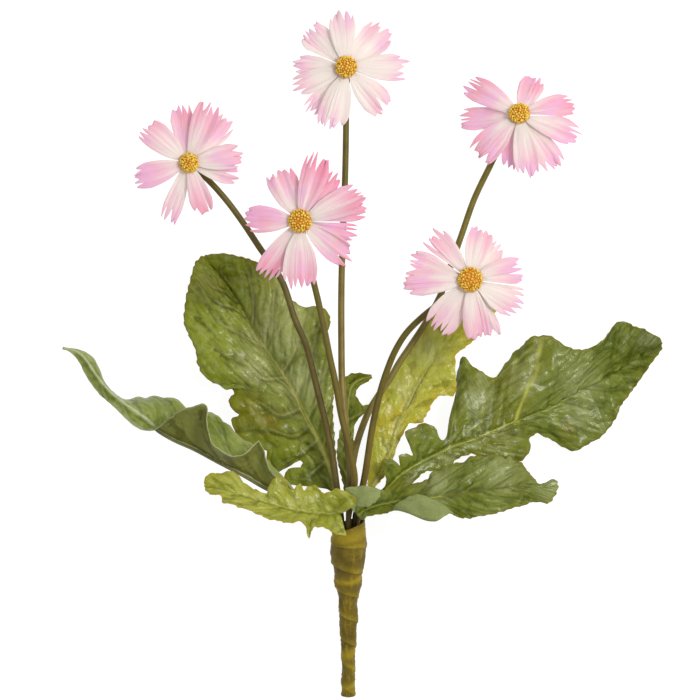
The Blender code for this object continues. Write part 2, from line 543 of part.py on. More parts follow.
def make_pick():
    """The bundle of stem ends and stalks wound with tape, whose edge climbs round it as a low step."""
    length = (PICK_TOP_Y - PICK_END_Y) / math.cos(PICK_TILT)
    rows = round(length / PICK_ROW)
    depths = np.linspace(0.0, length, rows + 1)
    knots = [depth for depth, _ in PICK_PROFILE]
    radii = through(knots, [[radius] for _, radius in PICK_PROFILE], depths)[:, 0]
    points, faces = [], []
    for depth, radius in zip(depths, radii):
        for k in range(PICK_SIDES):
            angle = math.tau * k / PICK_SIDES
            turn = (depth / TAPE_PITCH + k / PICK_SIDES) % 1.0
            reach = radius + TAPE_STEP * turn * min(1.0, radius / TAPE_FULL_RADIUS)
            points.append(seat(reach * math.cos(angle), reach * math.sin(angle), depth))
    for row in range(rows):
        for k in range(PICK_SIDES):
            a = row * PICK_SIDES + k
            b = row * PICK_SIDES + (k + 1) % PICK_SIDES
            faces += [(a, a + PICK_SIDES, b + PICK_SIDES), (a, b + PICK_SIDES, b)]
    faces.append(tuple(range(PICK_SIDES)))
    faces.append(tuple(reversed(range(rows * PICK_SIDES, (rows + 1) * PICK_SIDES))))
    pick = solid("taped_pick", points, faces, "tape_olive")
    bore = STEM_ROOT_RADIUS + FIT_GAP
    cutters = [
        hole(*bloom.root, (LEADER_DEPTH if key == "top" else STEM_DEPTH) + FIT_GAP, bore)
        for key, bloom in BLOOMS.items()
    ]
    cutters += [
        hole(*stalk_seat(leaf.hole), STALK_DEPTH + FIT_GAP, STALK_RADIUS + FIT_GAP)
        for leaf in LEAVES.values()
    ]
    boolean(pick, [*cutters, ground()], "DIFFERENCE")


def bloom_axes(bloom):
    """The bloom's own sideways, upward and outward directions."""
    out = unit(bloom.face)
    side = unit(PICK_SIDE - out * np.dot(PICK_SIDE, out))
    return side, np.cross(out, side), out


def make_stem(key, bloom):
    """A wired stem: its root in the pick, its curve, the calyx cup and the peg that holds the bloom."""
    out = bloom_axes(bloom)[2]
    hub = np.array(bloom.hub)
    depth = LEADER_DEPTH if key == "top" else STEM_DEPTH
    rim = seat(*bloom.root, 0.0)
    neck = hub + out * (CALYX_TOP - CALYX_LENGTH)
    bends = np.array([rim, rim + PICK_LEAD * PICK_AXIS, *bloom.route, neck - NECK_LEAD * out, neck])
    line = through(along(bends), bends, STEM_SHARES)
    stations = [(seat(*bloom.root, depth), STEM_ROOT_RADIUS)]
    for share, point in zip(STEM_SHARES, line):
        grown = min(1.0, share / STEM_SWELL)
        radius = STEM_ROOT_RADIUS + (STEM_RADIUS - STEM_ROOT_RADIUS) * grown
        stations.append((point, radius * (1.0 - STEM_TAPER * share)))
    for share, width in CALYX_SHAPE:
        stations.append((neck + out * CALYX_LENGTH * share, CALYX_RADIUS * width))
    stations.append((hub + out * (CALYX_TOP + PEG_STEP), PEG_RADIUS))
    stations.append((hub + out * PEG_TOP, PEG_RADIUS))
    return rod(f"stem_{key}", stations, STEM_ROUNDNESS, "stem_olive")


def petal_height(share, layer, droop, lift):
    """How far a petal's middle stands over the hub, at a share of its length. The layers part outwards."""
    parting = PARTING * min(1.0, PARTING_PACE * share)
    rise = PETAL_RISE * share - droop * share * share + lift * share
    return rise - (parting if layer == "back" else 0.0)


def make_corolla(key, bloom, layer, dice):
    """One die-cut layer of toothed petals on a ring-shaped hub."""
    side, up, out = bloom_axes(bloom)
    hub = np.array(bloom.hub)
    base = FRONT_LAYER if layer == "front" else BACK_LAYER
    petals = sorted(bloom.front if layer == "front" else bloom.back)
    flat, triangles = [], []

    def place(radius, across, azimuth, height):
        """Adds a point by its place along and across a petal, and returns its number."""
        angle = math.radians(azimuth)
        x = radius * math.cos(angle) - across * math.sin(angle)
        y = radius * math.sin(angle) + across * math.cos(angle)
        flat.append((x, y, base + height))
        return len(flat) - 1

    rim = []
    for number, (azimuth, length, width) in enumerate(petals):
        lift = dice.uniform(-PETAL_LIFT, PETAL_LIFT)
        room = [
            ((petals[number][0] - petals[number - 1][0]) % 360) / 2,
            ((petals[(number + 1) % len(petals)][0] - petals[number][0]) % 360) / 2,
        ]

        def half_width(radius, wanted, toward):
            """The half width at a radius on one side, kept clear of the next petal."""
            angle = math.radians(min(room[toward > 0], WIDEST_HALF))
            return min(wanted, radius * math.tan(angle) - PETAL_GAP)

        foot = [
            place(HUB_RADIUS, toward * half_width(HUB_RADIUS, ROOT_WIDTH / 2, toward), azimuth, 0.0)
            for toward in (-1, 0, 1)
        ]
        rim += foot
        rim.append(place(HUB_RADIUS * RIM_DIP, 0.0, azimuth + room[1], 0.0))
        rows = [foot]
        for share, half in PETAL_WIDTHS:
            radius = length * share
            middle = petal_height(share, layer, bloom.droop, lift)
            row = []
            for toward in (-1.0, -0.5, 0.0, 0.5, 1.0):
                across = toward * half_width(radius, half * width, toward)
                pleat = PLEAT * math.cos(math.tau * toward) - PETAL_CUP * share * abs(across)
                row.append(place(radius, across, azimuth, middle + pleat))
            rows.append(row)
        teeth = max(FEWEST_TEETH, round(width / TOOTH_WIDTH))
        fringe = []
        for k in range(2 * teeth + 1):
            across = k / teeth - 1.0
            if k % 2:
                share = 1.0 - TOOTH_FALL * across * across - dice.uniform(0.0, TOOTH_VARIES)
            else:
                share = NOTCH_REACH - NOTCH_FALL * across * across
                share += dice.uniform(-NOTCH_VARIES, NOTCH_VARIES)
            reach = across * half_width(length * NOTCH_REACH, width / 2, across)
            height = petal_height(share, layer, bloom.droop, lift)
            height -= PETAL_CUP * across * across * abs(reach)
            fringe.append(place(length * share, reach, azimuth, height))
        rows.append(fringe)
        for lower, upper in zip(rows, rows[1:]):
            triangles += strip(lower, upper)
    corner = HUB_HOLE / math.cos(math.pi / HUB_SIDES)
    inner = [place(corner, 0.0, 360.0 * k / HUB_SIDES, 0.0) for k in range(HUB_SIDES)]
    rim_angles = [azimuth_of(flat[i]) for i in rim]
    start = rim_angles.index(min(rim_angles))
    rim = rim[start:] + rim[:start] + [rim[start]]
    triangles += ring_between(inner, rim, flat)
    flat = np.array(flat)
    points = hub + flat[:, :1] * side + flat[:, 1:2] * up + flat[:, 2:] * out
    return sheet(f"petals_{key}_{layer}", points, triangles, PETAL_THICKNESS, "petal_pink")


def azimuth_of(point):
    """The angle of a flat point round the hub, from 0 to 360 degrees."""
    return math.degrees(math.atan2(point[1], point[0])) % 360


def ring_between(inner, rim, flat):
    """Triangles from an even inner ring to a rim that closes on its first point, matched by angle."""
    inner_angles = [360.0 * k / HUB_SIDES for k in range(HUB_SIDES + 1)]
    inner = inner + [inner[0]]
    rim_angles = [azimuth_of(flat[number]) for number in rim[:-1]]
    rim_angles.append(rim_angles[0] + 360.0)
    triangles = []
    i = j = 0
    while i < len(inner) - 1 or j < len(rim) - 1:
        next_inner = inner_angles[i + 1] if i < len(inner) - 1 else math.inf
        next_rim = rim_angles[j + 1] if j < len(rim) - 1 else math.inf
        if next_inner <= next_rim:
            triangles.append((inner[i], rim[j], inner[i + 1]))
            i += 1
        else:
            triangles.append((inner[i], rim[j], rim[j + 1]))
            j += 1
    return triangles


def make_eye(key, bloom):
    """The yellow button: a beaded dome with a socket underneath for the peg."""
    side, up, out = bloom_axes(bloom)
    hub = np.array(bloom.hub)
    radius = bloom.eye
    roof = PEG_TOP + SOCKET_ROOM
    rows = [(HUB_HOLE, roof), (HUB_HOLE, EYE_BASE)]
    rows += [(radius * wide, EYE_BASE + EYE_HEIGHT * high) for wide, high in EYE_DOME]
    points = [(0.0, 0.0, roof)]
    for row, (reach, height) in enumerate(rows):
        for k in range(EYE_SIDES):
            angle = math.tau * (k + 0.5 * (row % 2)) / EYE_SIDES
            beaded = row >= BEADS_FROM_ROW and (k - row // 2 - row) % BEAD_SPACING == 0
            swell = EYE_BEAD if beaded else 0.0
            flat = min(1.0, reach / radius)
            across = reach + swell * flat
            points.append((across * math.cos(angle), across * math.sin(angle),
                           height + swell * (1.0 - flat * flat)))
    points.append((0.0, 0.0, EYE_BASE + EYE_HEIGHT + EYE_BEAD))
    top = len(points) - 1
    faces = []
    for k in range(EYE_SIDES):
        following = (k + 1) % EYE_SIDES
        faces.append((0, 1 + following, 1 + k))
        for row in range(len(rows) - 1):
            a = 1 + row * EYE_SIDES + k
            b = 1 + row * EYE_SIDES + following
            faces += [(a, b + EYE_SIDES, a + EYE_SIDES), (a, b, b + EYE_SIDES)]
        last = 1 + (len(rows) - 1) * EYE_SIDES
        faces.append((last + k, last + following, top))
    points = np.array(points)
    world = hub + points[:, :1] * side + points[:, 1:2] * up + points[:, 2:] * out
    return solid(f"eye_{key}", world, faces, "eye_yellow")


def leaf_rows(leaf):
    """The shares of the rib at which the blade has a row of points: wherever a margin turns."""
    shares = sorted({knot[0] for knot in leaf.left} | {knot[0] for knot in leaf.right})
    rows = [0.0]
    for share in shares:
        if share - rows[-1] >= ROW_GAP:
            rows.append(min(share, LAST_ROW))
    return np.array(rows)


def leaf_grid(leaf, shares, across):
    """The blade's middle surface: a row of points for each share, from the left margin to the right."""
    knots = along(leaf.rib)
    rib = through(knots, leaf.rib, shares)
    onward = through(knots, leaf.rib, shares + NEAR) - through(knots, leaf.rib, shares - NEAR)
    grid = np.empty((len(shares), len(across), 3))
    for column, t in enumerate(across):
        margin = leaf.left if t < 0 else leaf.right
        edge = through([knot[0] for knot in margin], [knot[1:] for knot in margin], shares)
        reach = edge - rib
        front = np.cross(onward, reach) if t < 0 else np.cross(reach, onward)
        size = np.linalg.norm(front, axis=1)[:, None]
        front = front / np.maximum(size, 1e-9)
        width = np.linalg.norm(reach, axis=1)[:, None]
        swell = leaf.arch * width * 4.0 * abs(t) * (1.0 - abs(t))
        grid[:, column] = rib + abs(t) * reach + swell * front
    return grid


def leaf_fronts(grid):
    """The direction that the blade's front looks in, at its rib in each row."""
    middle = grid.shape[1] // 2
    across = grid[:, middle + 1] - grid[:, middle - 1]
    fronts = np.cross(across, np.gradient(grid[:, middle], axis=0))
    return fronts / np.linalg.norm(fronts, axis=1)[:, None]


def make_leaf(name, leaf):
    """A leaf: a lobed, waved blade on a wired stalk that runs on behind it as its rib."""
    shares = leaf_rows(leaf)
    grid = leaf_grid(leaf, shares, BLADE_COLUMNS)
    rows, columns = grid.shape[:2]
    triangles = []
    for i in range(rows - 1):
        for j in range(columns - 1):
            a = i * columns + j
            triangles += [(a, a + 1, a + columns + 1), (a, a + columns + 1, a + columns)]
    blade = sheet(name, grid.reshape(-1, 3), triangles, LEAF_THICKNESS, leaf.colour)
    rib_shares = np.linspace(RIB_START, RIB_REACH, RIB_STATIONS)
    rib = through(along(leaf.rib), leaf.rib, rib_shares)
    behind = through(shares, leaf_fronts(grid), rib_shares)
    rib = rib - behind * RIB_SINK
    side, front = stalk_seat(leaf.hole)
    rim = seat(side, front, 0.0)
    bends = np.vstack([rim, rim + PICK_LEAD * PICK_AXIS, rib])
    stations = [(seat(side, front, STALK_DEPTH), STALK_RADIUS)]
    for share, point in zip(STALK_SHARES, through(along(bends), bends, STALK_SHARES)):
        stations.append((point, STALK_RADIUS * (1.0 - RIB_TAPER * share)))
    stalk = as_mesh(rod("stalk", stations, STALK_ROUNDNESS, leaf.colour))
    boolean(blade, [stalk], "UNION")
    if (grid[..., 2] < REST_REACH).any():
        boolean(blade, [ground()], "DIFFERENCE")


def main():
    """Builds the bush."""
    clear_scene()
    dice = random.Random(11)
    make_pick()
    for key, bloom in BLOOMS.items():
        make_stem(key, bloom)
        for layer in ("back", "front"):
            make_corolla(key, bloom, layer, dice)
        make_eye(key, bloom)
    for name, leaf in LEAVES.items():
        make_leaf(name, leaf)


main()
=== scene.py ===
"""Looks of a daisy bush: fringed pink blooms and veined leaves on covered wires, bound into a taped pick.

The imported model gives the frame. Each solid is replaced by a finer piece that keeps its form and its
place. Sizes below are in millimetres unless a name says otherwise; meshes are made in metres.
"""

import logging
import math
import random
from dataclasses import dataclass, field
from enum import Enum

import bpy
import numpy as np
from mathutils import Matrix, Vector, noise


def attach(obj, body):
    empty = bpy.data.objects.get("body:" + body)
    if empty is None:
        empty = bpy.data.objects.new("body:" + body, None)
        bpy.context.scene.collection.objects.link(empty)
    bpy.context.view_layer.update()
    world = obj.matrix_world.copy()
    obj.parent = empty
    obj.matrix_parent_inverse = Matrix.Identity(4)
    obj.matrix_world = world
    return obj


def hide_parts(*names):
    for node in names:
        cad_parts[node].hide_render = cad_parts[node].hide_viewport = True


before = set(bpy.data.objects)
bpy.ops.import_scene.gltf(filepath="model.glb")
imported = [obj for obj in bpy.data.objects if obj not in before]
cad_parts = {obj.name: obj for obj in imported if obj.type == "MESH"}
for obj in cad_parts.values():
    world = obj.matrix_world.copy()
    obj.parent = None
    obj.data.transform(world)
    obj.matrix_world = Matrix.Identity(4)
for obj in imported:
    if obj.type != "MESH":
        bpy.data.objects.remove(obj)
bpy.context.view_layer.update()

LOG = logging.getLogger("daisy_bush")
MM = 0.001
BODY = "root"
FRINGE_SEED = 11
DETAIL_SEED = 29

Point = tuple[float, float, float]
Route = tuple[Point, ...]
Petal = tuple[float, float, float]
Spots = tuple[tuple[float, float, float], ...]
Margin = tuple[tuple[float, float, float, float], ...]
Veins = tuple[tuple[tuple[float, float], ...], ...]
Colour = tuple[float, float, float]
Socket = bpy.types.NodeSocket


class Layer(Enum):
    """Which of a bloom's two die-cut layers."""

    BACK = "back"
    FRONT = "front"


class Slot(Enum):
    """The record's material slots."""

    PETAL = "petal_fabric"
    CENTRE = "centre_yellow"
    STEM = "stem_plastic"
    GREEN = "leaf_green"
    LIME = "leaf_lime"
    TAPE = "tape"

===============

- **Problem to work on**
Give again the run of lines that opens at the line with "for layer in" and closes at the line with "for node in", exactly, and only that run.

- **Completed exercise**
        for layer in ("back", "front"):
            make_corolla(key, bloom, layer, dice)
        make_eye(key, bloom)
    for name, leaf in LEAVES.items():
        make_leaf(name, leaf)


main()
=== scene.py ===
"""Looks of a daisy bush: fringed pink blooms and veined leaves on covered wires, bound into a taped pick.

The imported model gives the frame. Each solid is replaced by a finer piece that keeps its form and its
place. Sizes below are in millimetres unless a name says otherwise; meshes are made in metres.
"""

import logging
import math
import random
from dataclasses import dataclass, field
from enum import Enum

import bpy
import numpy as np
from mathutils import Matrix, Vector, noise


def attach(obj, body):
    empty = bpy.data.objects.get("body:" + body)
    if empty is None:
        empty = bpy.data.objects.new("body:" + body, None)
        bpy.context.scene.collection.objects.link(empty)
    bpy.context.view_layer.update()
    world = obj.matrix_world.copy()
    obj.parent = empty
    obj.matrix_parent_inverse = Matrix.Identity(4)
    obj.matrix_world = world
    return obj


def hide_parts(*names):
    for node in names:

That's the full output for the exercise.